Over time, this becomes your default way of operating. You no longer approach decisions as isolated events, but as part of a larger pattern. Each choice reinforces your structure, and as that structure becomes more consistent, your life becomes more coherent.


Consistency

Consistency is often overlooked because it does not produce immediate results, yet it is the only mechanism through which results can accumulate over time. Without consistency, effort remains isolated. Actions are taken, but they are not repeated. Progress is made, but it is not sustained. Direction is established but not maintained. This creates a pattern in which movement exists without development, and activity exists without structure.

Consistency corrects this by connecting actions across time. It allows small efforts to build into something larger, creating a structure that supports progress rather than interrupting it. When actions are repeated, they begin to form patterns, and those patterns become the foundation of your life.

There is also a psychological component to this.

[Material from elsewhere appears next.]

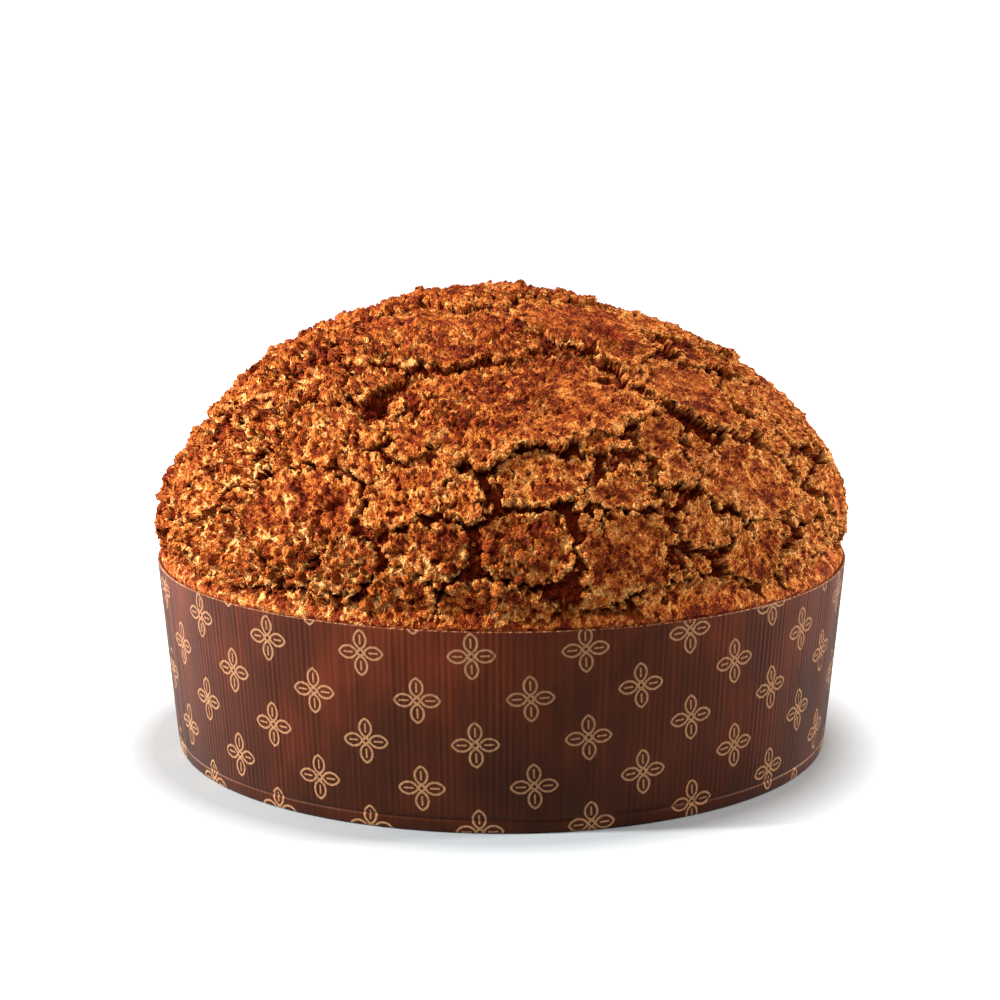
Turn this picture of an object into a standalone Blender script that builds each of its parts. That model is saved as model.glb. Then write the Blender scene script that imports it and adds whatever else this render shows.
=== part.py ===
"""Low Milanese panettone in its paper baking mould: a domed loaf with a cracked nut glaze, a flared
wall of micro-fluted paper with a glued lap at the back, and a paper base dish. Z is up, in metres,
with the origin on the table under the loaf's centre and the loaf's front towards -Y."""

import math

import bpy
from mathutils import Vector, noise

# Driving dimensions
BASE_RADIUS = 0.1050
RIM_RADIUS = 0.1100
MOULD_HEIGHT = 0.0610
PAPER = 0.0008
GAP = 0.0003
TURN_STEPS = 96

# The mould wall: a crease pressed in above the base, a rolled foot and a flange folded under
CREASE_HEIGHT = 0.0042
CREASE_DEPTH = 0.0003
CREASE_HALF = 0.0006
FOOT_RISE = 0.0010
FOOT_INSET = 0.0012
FLANGE_WIDTH = 0.0100

# The lap where the wall's strip is glued to itself
LAP_ANGLE = math.radians(7)
LAP_STEPS = 4
LAP_PROUD = 0.0005
LAP_SUNK = 0.0003

# The base dish, laid on the flange inside the wall
DISH_RIM_HEIGHT = 0.0038

# The loaf's dome
BELLY_RADIUS = 0.1113
BELLY_RISE = 0.0100
SHOULDER_RISE = 0.0015
DOME_RISE = 0.0860
DOME_POWER = 0.54
DOME_RINGS = 27
SIDE_RINGS = 3
BOTTOM_RINGS = 2
EDGE_ROUND = 0.0020

# The cracked glaze
PLATE_SIZE = 0.0340
CRACK_SHARE = 0.30
CRACK_DEPTH = 0.0028
WARP_SIZE = 0.0240
WARP = 0.0040
CALM_BAND = 0.0010
FADE_BAND = 0.0080

MATERIALS = {
    "crust": ((0.42, 0.17, 0.045, 1.0), 0.75),
    "printed_paper": ((0.085, 0.022, 0.012, 1.0), 0.38),
    "kraft_paper": ((0.16, 0.062, 0.028, 1.0), 0.65),
}


def clear_scene():
    for thing in list(bpy.data.objects):
        bpy.data.objects.remove(thing)


def collection(name, hidden=False):
    made = bpy.data.collections.new(name)
    bpy.context.scene.collection.children.link(made)
    made.hide_render = hidden
    return made


def material(name):
    colour, roughness = MATERIALS[name]
    made = bpy.data.materials.new(name)
    made.use_nodes = True
    shader = made.node_tree.nodes["Principled BSDF"]
    shader.inputs["Base Color"].default_value = colour
    shader.inputs["Roughness"].default_value = roughness
    shader.inputs["Metallic"].default_value = 0.0
    return made


def profile_object(name, points, closed, home):
    """A profile of (radius, height) points in the XZ plane, as a mesh of edges."""
    mesh = bpy.data.meshes.new(name)
    edges = [(i, i + 1) for i in range(len(points) - 1)]
    if closed:
        edges.append((len(points) - 1, 0))
    mesh.from_pydata([(radius, 0, height) for radius, height in points], edges, [])
    made = bpy.data.objects.new(name, mesh)
    home.objects.link(made)
    return made


def turn(thing, angle=2 * math.pi, steps=TURN_STEPS):
    """Turns a profile about Z with a Screw modifier."""
    screw = thing.modifiers.new("turn", "SCREW")
    screw.angle = angle
    screw.steps = screw.render_steps = steps
    screw.use_merge_vertices = True
    screw.merge_threshold = 1e-5


def to_mesh(thing, home):
    """The same object with its modifiers made into its mesh."""
    graph = bpy.context.evaluated_depsgraph_get()
    mesh = bpy.data.meshes.new_from_object(thing.evaluated_get(graph))
    name = thing.name
    bpy.data.objects.remove(thing)
    mesh.name = name
    made = bpy.data.objects.new(name, mesh)
    home.objects.link(made)
    return made


def finish(thing, material_name, sharp_degrees=35):
    """Gives a part its material and smooth shading with sharp folds."""
    thing.data.materials.append(material(material_name))
    thing.data.shade_smooth()
    thing.data.set_sharp_from_angle(angle=math.radians(sharp_degrees))


def wall_radius(height):
    """Outside radius of the flared wall at a height above its foot."""
    share = (height - CREASE_HEIGHT) / (MOULD_HEIGHT - CREASE_HEIGHT)
    return BASE_RADIUS + (RIM_RADIUS - BASE_RADIUS) * share


def wall_side():
    """The wall's outer line from the rim down to its foot."""
    above, below = CREASE_HEIGHT + CREASE_HALF, CREASE_HEIGHT - CREASE_HALF
    return [
        (RIM_RADIUS, MOULD_HEIGHT),
        (wall_radius(above), above),
        (wall_radius(CREASE_HEIGHT) - CREASE_DEPTH, CREASE_HEIGHT),
        (wall_radius(below), below),
        (BASE_RADIUS - FOOT_INSET / 3, FOOT_RISE),
    ]


def mould_wall(home, cutters):
    """The printed strip of fluted paper, rolled into a flared ring and folded under the base."""
    outer = wall_side()
    foot = BASE_RADIUS - FOOT_INSET
    flange = BASE_RADIUS - FLANGE_WIDTH
    underside = [(foot, 0), (flange, 0), (flange, PAPER), (foot - PAPER / 2, PAPER)]
    inner = [(radius - PAPER, height) for radius, height in reversed(outer)]
    inner[0] = (inner[0][0], FOOT_RISE + PAPER / 2)
    wall = profile_object("mould_wall", outer + underside + inner, True, home)
    turn(wall)

    low, high = CREASE_HEIGHT + 2 * CREASE_HALF, MOULD_HEIGHT - LAP_SUNK
    line = [(wall_radius(high), high), (wall_radius(low), low)]
    lap = profile_object("wall_lap_guide", line, False, cutters)
    turn(lap, LAP_ANGLE, LAP_STEPS)
    thick = lap.modifiers.new("thickness", "SOLIDIFY")
    thick.thickness = LAP_PROUD + LAP_SUNK
    thick.offset = 2 * LAP_PROUD / thick.thickness - 1
    lap.rotation_euler.z = math.pi / 2 - LAP_ANGLE / 2
    lap.hide_render = True
    lap.display_type = "WIRE"

    join = wall.modifiers.new("lap", "BOOLEAN")
    join.operation = "UNION"
    join.solver = "EXACT"
    join.object = lap
    wall = to_mesh(wall, home)
    finish(wall, "printed_paper")
    return wall


def base_dish(home):
    """The paper disc of the base, with its edge turned up inside the wall."""
    low = PAPER + GAP
    top = low + PAPER
    foot = BASE_RADIUS - FOOT_INSET / 3 - PAPER - 2 * GAP
    points = [
        (0, top),
        (foot - PAPER, top),
        (foot - PAPER, DISH_RIM_HEIGHT),
        (foot, DISH_RIM_HEIGHT),
        (foot, low + PAPER / 2),
        (foot - PAPER, low),
        (0, low),
    ]
    dish = profile_object("base_dish", points, False, home)
    turn(dish)
    dish = to_mesh(dish, home)
    finish(dish, "kraft_paper")
    return dish


def dome_line():
    """The loaf's outer line from its crown down to its belly."""
    belly = MOULD_HEIGHT + BELLY_RISE
    rise = DOME_RISE - BELLY_RISE
    points = []
    for ring in range(DOME_RINGS + 1):
        turned = math.pi / 2 * (1 - ring / DOME_RINGS)
        radius = BELLY_RADIUS * (1 - math.sin(turned) ** 2) ** DOME_POWER
        points.append((radius, belly + rise * math.sin(turned)))
    points[0] = (0, points[0][1])
    return points


def loaf_side():
    """The loaf's line inside the mould, from the rim down to its bottom edge."""
    inside = PAPER + GAP
    rim = (RIM_RADIUS - inside, MOULD_HEIGHT)
    shoulder = (RIM_RADIUS - inside / 3, MOULD_HEIGHT + SHOULDER_RISE)
    step = DISH_RIM_HEIGHT + GAP + EDGE_ROUND
    points = [shoulder, rim]
    for ring in range(1, SIDE_RINGS + 1):
        height = MOULD_HEIGHT + (step - MOULD_HEIGHT) * ring / SIDE_RINGS
        points.append((wall_radius(height) - inside, height))
    floor = 2 * (PAPER + GAP)
    edge = BASE_RADIUS - FOOT_INSET / 3 - 2 * PAPER - 3 * GAP
    points.append((edge, DISH_RIM_HEIGHT - GAP))
    points.append((edge, floor + EDGE_ROUND / 2))
    points.append((edge - EDGE_ROUND / 2, floor))
    for ring in range(1, BOTTOM_RINGS + 1):
        points.append(((edge - EDGE_ROUND) * (1 - ring / BOTTOM_RINGS), floor))
    return points


def smooth_step(share):
    share = min(max(share, 0.0), 1.0)
    return share * share * (3 - 2 * share)


def crack_depth(point):
    """How deep the cracks between the glaze's plates go at a point of the dome."""
    warped = point + WARP * noise.noise_vector(point / WARP_SIZE)
    distances, _ = noise.voronoi(warped / PLATE_SIZE)
    crack = 1 - smooth_step((distances[1] - distances[0]) / CRACK_SHARE)
    above_belly = point.z - MOULD_HEIGHT - BELLY_RISE - CALM_BAND
    return CRACK_DEPTH * crack * smooth_step(above_belly / FADE_BAND)


def loaf(home):
    """The baked loaf and the glaze that is baked onto it, in one piece."""
    body = profile_object("loaf", dome_line() + loaf_side(), False, home)
    turn(body)
    body = to_mesh(body, home)
    normals = [Vector(vertex.normal) for vertex in body.data.vertices]
    for vertex, normal in zip(body.data.vertices, normals):
        vertex.co -= normal * crack_depth(vertex.co)
    finish(body, "crust", sharp_degrees=60)
    return body


def main():
    clear_scene()
    home = collection("panettone")
    cutters = collection("guides", hidden=True)
    mould_wall(home, cutters)
    base_dish(home)
    loaf(home)


main()
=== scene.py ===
"""The looks of a low panettone in its printed paper mould: a domed loaf under a cracked glaze with
toasted nut crumbs, a wall of micro-fluted paper and a paper base dish. Everything is in metres, in the
frame of the CAD model, with Z up and the front towards -Y."""

import math
from concurrent.futures import ThreadPoolExecutor

import bpy
import numpy as np
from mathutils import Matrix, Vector


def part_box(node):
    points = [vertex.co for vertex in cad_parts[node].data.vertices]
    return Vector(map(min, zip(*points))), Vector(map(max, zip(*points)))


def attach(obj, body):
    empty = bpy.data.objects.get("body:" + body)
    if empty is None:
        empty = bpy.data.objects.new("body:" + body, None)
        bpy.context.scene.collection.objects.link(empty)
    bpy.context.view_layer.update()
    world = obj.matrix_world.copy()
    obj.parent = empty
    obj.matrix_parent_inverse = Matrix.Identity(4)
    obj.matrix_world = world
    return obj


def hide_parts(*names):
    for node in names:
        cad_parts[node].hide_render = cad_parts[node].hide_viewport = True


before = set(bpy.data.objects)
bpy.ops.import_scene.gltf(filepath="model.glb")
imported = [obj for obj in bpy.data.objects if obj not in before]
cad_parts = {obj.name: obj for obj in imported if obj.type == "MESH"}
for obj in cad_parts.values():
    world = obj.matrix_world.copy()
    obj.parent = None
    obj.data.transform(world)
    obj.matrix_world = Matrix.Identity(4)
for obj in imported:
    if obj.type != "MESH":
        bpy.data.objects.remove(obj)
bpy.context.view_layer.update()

MM = 0.001

# Places read from the frame
LOAF_LOW, LOAF_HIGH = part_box("loaf")
WALL_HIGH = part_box("mould_wall")[1]
RIM_HEIGHT = WALL_HIGH.z
RIM_RADIUS = WALL_HIGH.x
BELLY_RADIUS = LOAF_HIGH.x
CROWN = LOAF_HIGH.z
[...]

Consistency builds self-trust.

When your behavior is repeated, you begin to rely on it. You no longer question whether you will follow through, because your past behavior has demonstrated that you will. This removes hesitation and increases confidence, not in the outcome, but in your ability to maintain alignment.

Inconsistency has the opposite effect. It introduces doubt, weakens reliability, and creates a pattern in which your intentions and your actions do not align. Over time, this creates internal friction because you are no longer certain that you will act in accordance with what you have decided matters.

Consistency restores this alignment.

It does not require perfection or intensity. It requires repetition. It requires you to continue acting in accordance with your standards, even when it is not convenient, not immediately rewarding, and when there is no external pressure to do so.

Over time, this repetition creates stability.

And stability allows your life to take shape.